===== Data in this exercise

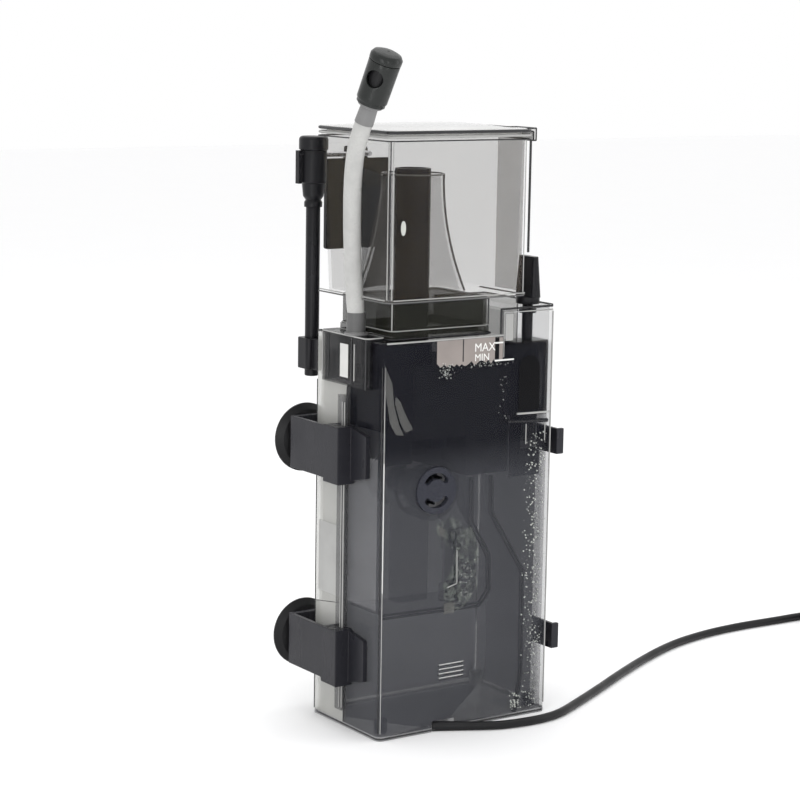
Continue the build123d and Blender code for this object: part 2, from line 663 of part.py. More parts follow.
# ---- Rails on both sides, over the seam ----
rail_y = seam - 0.4


def rail(side):
    """A T-shaped rail on one side of the casing; side is -1 left or 1 right."""
    face = side * body_w / 2
    edges = sorted((face, face + side * rail_stem_d))
    heads = sorted((face + side * rail_stem_d, face + side * (rail_stem_d + rail_head_d)))
    with BuildPart() as strip:
        block(*edges, rail_y - rail_stem_w / 2, rail_y + rail_stem_w / 2,
              rail_bottom, rail_top)
        block(*heads, rail_y - rail_head_w / 2, rail_y + rail_head_w / 2,
              rail_bottom, rail_top)
    return strip


rail_left = rail(-1)
save(rail_left, "rail_left")
rail_right = rail(1)
save(rail_right, "rail_right")


def rail_slot(z0, z1):
    """The running slot for the left rail, with clearance all round."""
    block(left - rail_stem_d, left + 1, rail_y - rail_stem_w / 2 - gap,
          rail_y + rail_stem_w / 2 + gap, z0, z1, mode=Mode.SUBTRACT)
    block(left - rail_stem_d - rail_head_d - gap, left - rail_stem_d + gap,
          rail_y - rail_head_w / 2 - gap, rail_y + rail_head_w / 2 + gap, z0, z1,
          mode=Mode.SUBTRACT)


stud_r = 3.0
suction_x = left + suction_in
knuckle_front, knuckle_d = front + 30.0, 17.0


def wide_bracket(mid):
    """The left bracket: knuckle on the rail, a long outer arm and a leg behind."""
    z0, z1 = mid - bracket_h / 2, mid + bracket_h / 2
    outer = left - bracket_out
    with BuildPart() as arm:
        block(outer, outer + 3.0, knuckle_front, leg_y + leg_t, z0, z1)
        block(outer, suction_x + 9.0, leg_y, leg_y + leg_t, z0, z1)
        block(outer - 1.4, left - gap, knuckle_front, knuckle_front + knuckle_d,
              z0 - 2.0, z1 + 1.0)
        with BuildSketch(Plane.YZ.offset(left - gap - 3.0)):
            with BuildLine():
                Polyline((knuckle_front, z0), (front + 13.0, z0 + 4.0),
                         (front + 13.0, z1 - 3.0), (knuckle_front, z1), close=True)
            make_face()
        extrude(amount=3.0)
        rail_slot(z0 - 3, z1 + 2)
        disc_y(suction_x, mid, stud_r + 0.05, leg_y - 1, leg_y + leg_t + 1,
               mode=Mode.SUBTRACT)
    return arm


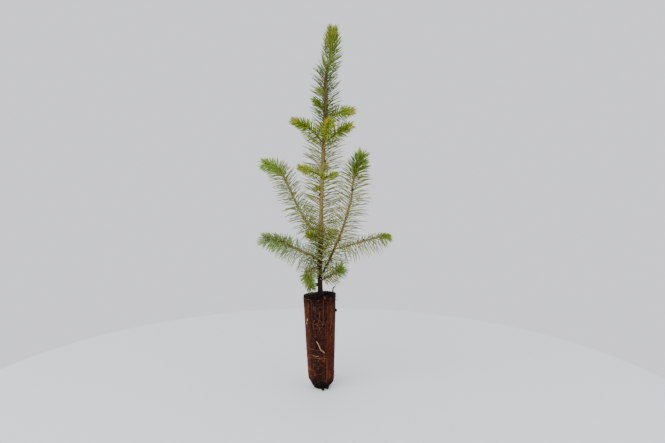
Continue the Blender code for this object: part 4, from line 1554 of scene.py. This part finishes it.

==========

• **What is asked**
State how many lines of the listing above hold the word "Blender", with nothing but the number.

• **Exercise result**
2